Your task is to copy a single run of lines that starts at the line with "os.makedirs(PARTS, exist_ok=True)" and stops at the line with "points = [vertex.co", keeping both ends. Copy nothing else.

+ + + +

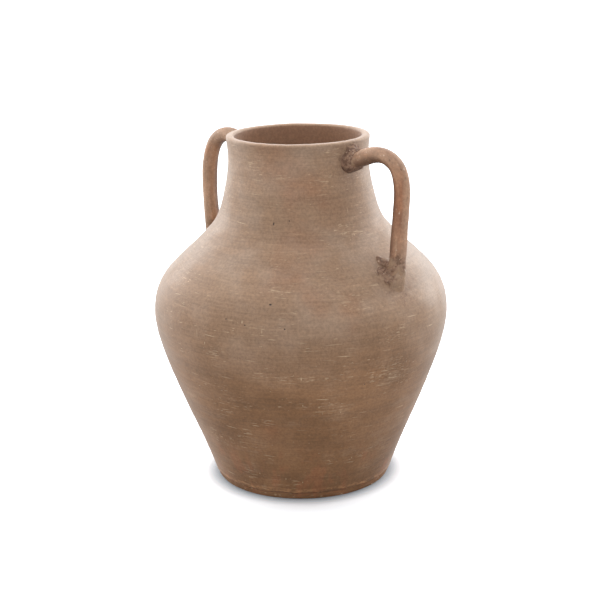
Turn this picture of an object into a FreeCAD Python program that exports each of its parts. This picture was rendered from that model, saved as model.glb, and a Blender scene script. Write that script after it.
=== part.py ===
"""A two-handled amphora of unglazed terracotta, in millimetres, +Z up.

The pot stands on Z = 0 with its axis on Z, and its handles lie in the XZ plane. It is made of
the clay pieces that a potter makes apart and lutes together with slip: a floor slab, a lower wall
thrown up to the belly, an upper wall with the shoulder, neck and lip, two pulled rod handles, and a
wad of luting clay pressed round each of the four handle ends.
"""

import FreeCAD
import Part

import math
import os

# ---- driving dimensions -------------------------------------------------------------------------
HEIGHT = 400.0              # floor to lip
WALL = 10.0                 # thickness of the thrown wall
SLAB_THICKNESS = 9.0        # floor slab
SLAB_FOOT_RADIUS = 101.0    # where the slab's side meets its rounded bottom edge
SLAB_TOP_RADIUS = 103.6     # a little inside the wall that stands on it
SLAB_EDGE_ROUND = 2.0
BELLY_JOINT_Z = 158.0       # where the upper wall was thrown onto the lower one
COVE_RADIUS = 9.0           # clay pressed into the corner of wall and floor, inside

MOUTH_RADIUS = 71.5         # the straight inside of the mouth
MOUTH_TOP_Z = HEIGHT - 3.5  # the straight stretch, below the rounded lip
MOUTH_LOW_Z = 375.0
LIP_ROUND = 3.5

# The outside of the wall, from the floor slab up: (radius, height).
OUTLINE = [
    (104.0, SLAB_THICKNESS),
    (123.4, 60.0),
    (140.0, 100.0),
    (155.1, 140.0),
    (164.5, 170.0),
    (169.2, 197.0),     # belly
    (162.7, 230.0),
    (148.7, 250.0),     # turn of the shoulder
    (127.6, 270.0),
    (108.0, 289.0),     # foot of the neck
    (95.8, 304.0),
    (87.0, 328.0),
    (80.0, 366.0),      # narrowest point of the neck
    (81.4, HEIGHT - LIP_ROUND),
]

# Centrelines of the handle rods, from inside the neck wall to inside the shoulder wall.
# Each was bent by hand, so the two differ a little.
RIGHT_ROUTE = [
    (73.0, 373.0), (84.0, 377.5), (104.0, 385.0), (127.0, 388.5), (146.0, 379.5),
    (154.0, 358.0), (153.5, 332.0), (151.0, 305.0), (148.5, 280.0), (146.0, 262.0), (142.0, 244.0),
]
LEFT_ROUTE = [
    (73.0, 371.0), (84.0, 377.0), (103.0, 385.0), (122.0, 386.5), (138.0, 377.5),
    (147.5, 359.0), (151.5, 333.0), (151.5, 306.0), (149.5, 280.0), (147.0, 262.0), (143.0, 244.0),
]
ROD_IN_PLANE = 8.4          # half the rod's thickness, in the plane that it is bent in
ROD_ACROSS = 9.0            # half its width across that plane
ROD_END_SWELL = [1.35, 1.25, 1.06]  # how much thicker the rod is at its ends, from the wall outwards

# Wads of luting clay: half-width, how far they stand off the wall, and how far down they are drawn.
NECK_WAD = {"radius": 16.5, "proud": 7.0, "drawn": 0.95}
SHOULDER_WAD = {"radius": 18.0, "proud": 7.5, "drawn": 1.08}

PARTS = "parts"
BIG = 1000.0


# ---- curves -------------------------------------------------------------------------------------
def point(radius, z):
    return FreeCAD.Vector(radius, 0, z)


def spline_edge(points):
    curve = Part.BSplineCurve()
    curve.interpolate([point(r, z) for r, z in points])
    return curve.toShape()


def inner_outline():
    """The inside of the wall: the outline moved inwards along its normal by the wall's thickness."""
    outside = spline_edge(OUTLINE).Curve
    points = []
    for radius, z in OUTLINE[1:-2]:
        along = outside.tangent(outside.parameter(point(radius, z)))[0]
        points.append((radius - WALL * along.z, z + WALL * along.x))
    foot = OUTLINE[0][0] - WALL
    return [(foot, SLAB_THICKNESS)] + points + [(MOUTH_RADIUS, MOUTH_LOW_Z)]


def revolve(edges):
    face = Part.Face(Part.Wire(edges))
    return face.revolve(FreeCAD.Vector(0, 0, 0), FreeCAD.Vector(0, 0, 1), 360)


def line(start, end):
    return Part.makeLine(point(*start), point(*end))


def quarter_round(centre, radius, start_deg):
    """A quarter circle from start_deg to start_deg + 90, counter-clockwise from +X towards +Z."""
    spots = []
    for degrees in (start_deg, start_deg + 45, start_deg + 90):
        turn = math.radians(degrees)
        spots.append(point(centre[0] + radius * math.cos(turn), centre[1] + radius * math.sin(turn)))
    return Part.Arc(*spots).toShape()


# ---- the thrown pieces --------------------------------------------------------------------------
def vessel_outside():
    """The whole pot as if it were full, which the handles and wads are trimmed against."""
    top_radius, top_z = OUTLINE[-1]
    return revolve([
        spline_edge(OUTLINE),
        line((top_radius, top_z), (top_radius, HEIGHT)),
        line((top_radius, HEIGHT), (0, HEIGHT)),
        line((0, HEIGHT), (0, SLAB_THICKNESS)),
        line((0, SLAB_THICKNESS), OUTLINE[0]),
    ])


def thrown_wall():
    """Both wall sections in one ring, before the belly joint parts them."""
    inside = inner_outline()
    top_radius, top_z = OUTLINE[-1]
    return revolve([
        spline_edge(OUTLINE),
        quarter_round((top_radius - LIP_ROUND, top_z), LIP_ROUND, 0),
        line((top_radius - LIP_ROUND, HEIGHT), (MOUTH_RADIUS + LIP_ROUND, HEIGHT)),
        quarter_round((MOUTH_RADIUS + LIP_ROUND, MOUTH_TOP_Z), LIP_ROUND, 90),
        line((MOUTH_RADIUS, MOUTH_TOP_Z), (MOUTH_RADIUS, MOUTH_LOW_Z)),
        spline_edge(inside),
        line(inside[0], OUTLINE[0]),
    ])


def layer(low_z, high_z):
    """Everything between two heights."""
    return Part.makeCylinder(BIG, high_z - low_z, FreeCAD.Vector(0, 0, low_z))


def cove():
    """A ring of clay with a hollow face, pressed into the inside corner of wall and floor."""
    corner = OUTLINE[0][0] - WALL
    into_wall = WALL / 2
    centre = (corner - COVE_RADIUS, SLAB_THICKNESS + COVE_RADIUS)
    return revolve([
        quarter_round(centre, COVE_RADIUS, 270),
        line((corner, centre[1]), (corner + into_wall, centre[1])),
        line((corner + into_wall, centre[1]), (corner + into_wall, SLAB_THICKNESS)),
        line((corner + into_wall, SLAB_THICKNESS), (centre[0], SLAB_THICKNESS)),
    ])


def lower_body():
    return thrown_wall().common(layer(SLAB_THICKNESS, BELLY_JOINT_Z)).fuse(cove()).removeSplitter()


def upper_body():
    return thrown_wall().common(layer(BELLY_JOINT_Z, HEIGHT + 1))


def base_slab():
    return revolve([
        line((0, 0), (SLAB_FOOT_RADIUS - SLAB_EDGE_ROUND, 0)),
        quarter_round((SLAB_FOOT_RADIUS - SLAB_EDGE_ROUND, SLAB_EDGE_ROUND), SLAB_EDGE_ROUND, 270),
        line((SLAB_FOOT_RADIUS, SLAB_EDGE_ROUND), (SLAB_TOP_RADIUS, SLAB_THICKNESS)),
        line((SLAB_TOP_RADIUS, SLAB_THICKNESS), (0, SLAB_THICKNESS)),
        line((0, SLAB_THICKNESS), (0, 0)),
    ])


# ---- the handles --------------------------------------------------------------------------------
def rod_scale(index, count):
    """How much thicker than its middle the rod is at one of its route's points."""
    from_end = min(index, count - 1 - index)
    return ROD_END_SWELL[from_end] if from_end < len(ROD_END_SWELL) else 1.0


def rod_section(centre, along, scale):
    """The rod's oval at one point of its route."""
    across = FreeCAD.Vector(0, 1, 0)
    in_plane = along.cross(across).normalize()
    oval = Part.Ellipse(
        centre + across * ROD_ACROSS * scale,
        centre + in_plane * ROD_IN_PLANE * scale,
        centre,
    )
    return Part.Wire(oval.toShape())


def rod(route):
    """The bent rod, lofted through one oval at each point, with its ends still inside the wall."""
    centreline = spline_edge(route).Curve
    sections = []
    for index, (radius, z) in enumerate(route):
        along = centreline.tangent(centreline.parameter(point(radius, z)))[0]
        sections.append(rod_section(point(radius, z), along, rod_scale(index, len(route))))
    return Part.makeLoft(sections, True, False)


def crossing(route):
    """Where the route leaves the neck and where it enters the shoulder, with the wall's slope there."""
    path = spline_edge(route)
    skin = spline_edge(OUTLINE)
    spots = [pair[0] for pair in path.distToShape(skin)[1]]
    spots.sort(key=lambda spot: -spot.z)
    found = []
    for spot in (spots[0], spots[-1]):
        along = skin.Curve.tangent(skin.Curve.parameter(spot))[0]
        found.append((spot, FreeCAD.Vector(along.z, 0, -along.x)))
    return found


def wad(spot, outward, size):
    """A flattened dome of clay on the wall round a rod's end, drawn out along the wall's slope."""
    half_width, proud = size["radius"], size["proud"]
    dome = Part.makeSphere(1.0)
    shape = FreeCAD.Matrix()
    shape.scale(FreeCAD.Vector(half_width * size["drawn"], half_width, proud))
    dome = dome.transformGeometry(shape)
    turn = FreeCAD.Rotation(FreeCAD.Vector(0, 0, 1), outward)
    dome.Placement = FreeCAD.Placement(spot, turn)
    return dome


def handle_pieces(route, outside):
    """A rod and its two wads on the +X side, each trimmed to the wall, and the wads to the rod."""
    bent = rod(route)
    neck_end, shoulder_end = crossing(route)
    neck_wad = wad(*neck_end, NECK_WAD).cut(outside).cut(bent)
    shoulder_wad = wad(*shoulder_end, SHOULDER_WAD).cut(outside).cut(bent)
    return bent.cut(outside), neck_wad, shoulder_wad


def to_left(shape):
    """Half a turn about the pot's axis."""
    turned = shape.copy()
    turned.rotate(FreeCAD.Vector(0, 0, 0), FreeCAD.Vector(0, 0, 1), 180)
    return turned


# ---- the assembly -------------------------------------------------------------------------------
def main():
    outside = vessel_outside()
    nodes = {
        "base_slab": base_slab(),
        "lower_body": lower_body(),
        "upper_body": upper_body(),
    }
    for side, route, place in (("right", RIGHT_ROUTE, Part.Shape.copy), ("left", LEFT_ROUTE, to_left)):
        bent, neck_wad, shoulder_wad = handle_pieces(route, outside)
        nodes[side + "_handle"] = place(bent)
        nodes[side + "_neck_luting"] = place(neck_wad)
        nodes[side + "_shoulder_luting"] = place(shoulder_wad)

    os.makedirs(PARTS, exist_ok=True)
    for name, shape in nodes.items():
        print(
            f"{name}: {len(shape.Solids)} solid, valid {shape.isValid()}, "
            f"{shape.Volume / 1000:.1f} cm3, z {shape.BoundBox.ZMin:.1f} to {shape.BoundBox.ZMax:.1f}"
        )
        shape.exportStep(os.path.join(PARTS, name + ".step"))


main()
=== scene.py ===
"""Looks of a two-handled terracotta amphora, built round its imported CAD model. Metres, +Z up.

Every clay piece is rebuilt on its CAD node with the unevenness of hand work: the thrown walls and
the floor slab are turned from the node's own outline, the handles are bent rods, and the luting
clay is a blend between rod and wall. All relief is in the frame's coordinates, so that the pieces
meet without a step.
"""

import math

import bpy
import numpy as np
from mathutils import Matrix, Vector


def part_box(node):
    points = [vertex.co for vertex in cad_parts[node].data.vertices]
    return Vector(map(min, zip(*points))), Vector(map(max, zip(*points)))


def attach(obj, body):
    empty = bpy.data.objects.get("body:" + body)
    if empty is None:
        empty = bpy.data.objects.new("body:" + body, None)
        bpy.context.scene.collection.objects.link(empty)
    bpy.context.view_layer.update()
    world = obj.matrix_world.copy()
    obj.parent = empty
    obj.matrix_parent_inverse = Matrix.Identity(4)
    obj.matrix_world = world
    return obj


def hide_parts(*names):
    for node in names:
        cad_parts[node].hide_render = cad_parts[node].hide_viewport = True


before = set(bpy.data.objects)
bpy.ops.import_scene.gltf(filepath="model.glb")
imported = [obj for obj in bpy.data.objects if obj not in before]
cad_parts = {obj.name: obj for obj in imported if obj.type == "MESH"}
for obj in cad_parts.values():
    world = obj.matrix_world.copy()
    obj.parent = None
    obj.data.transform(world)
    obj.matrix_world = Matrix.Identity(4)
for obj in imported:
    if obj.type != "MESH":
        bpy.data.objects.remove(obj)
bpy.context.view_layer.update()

MM = 0.001

# ---- driving values --------------------------------------------------
COLUMNS = 336                # round the pot
OUTER_ROW = 1.3 * MM         # height of a row of faces outside
INNER_ROW = 3.9 * MM         # and inside
LIP_STEPS = 14               # rows over the lip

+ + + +

> Response to this task:
    os.makedirs(PARTS, exist_ok=True)
    for name, shape in nodes.items():
        print(
            f"{name}: {len(shape.Solids)} solid, valid {shape.isValid()}, "
            f"{shape.Volume / 1000:.1f} cm3, z {shape.BoundBox.ZMin:.1f} to {shape.BoundBox.ZMax:.1f}"
        )
        shape.exportStep(os.path.join(PARTS, name + ".step"))


main()
=== scene.py ===
"""Looks of a two-handled terracotta amphora, built round its imported CAD model. Metres, +Z up.

Every clay piece is rebuilt on its CAD node with the unevenness of hand work: the thrown walls and
the floor slab are turned from the node's own outline, the handles are bent rods, and the luting
clay is a blend between rod and wall. All relief is in the frame's coordinates, so that the pieces
meet without a step.
"""

import math

import bpy
import numpy as np
from mathutils import Matrix, Vector


def part_box(node):
    points = [vertex.co for vertex in cad_parts[node].data.vertices]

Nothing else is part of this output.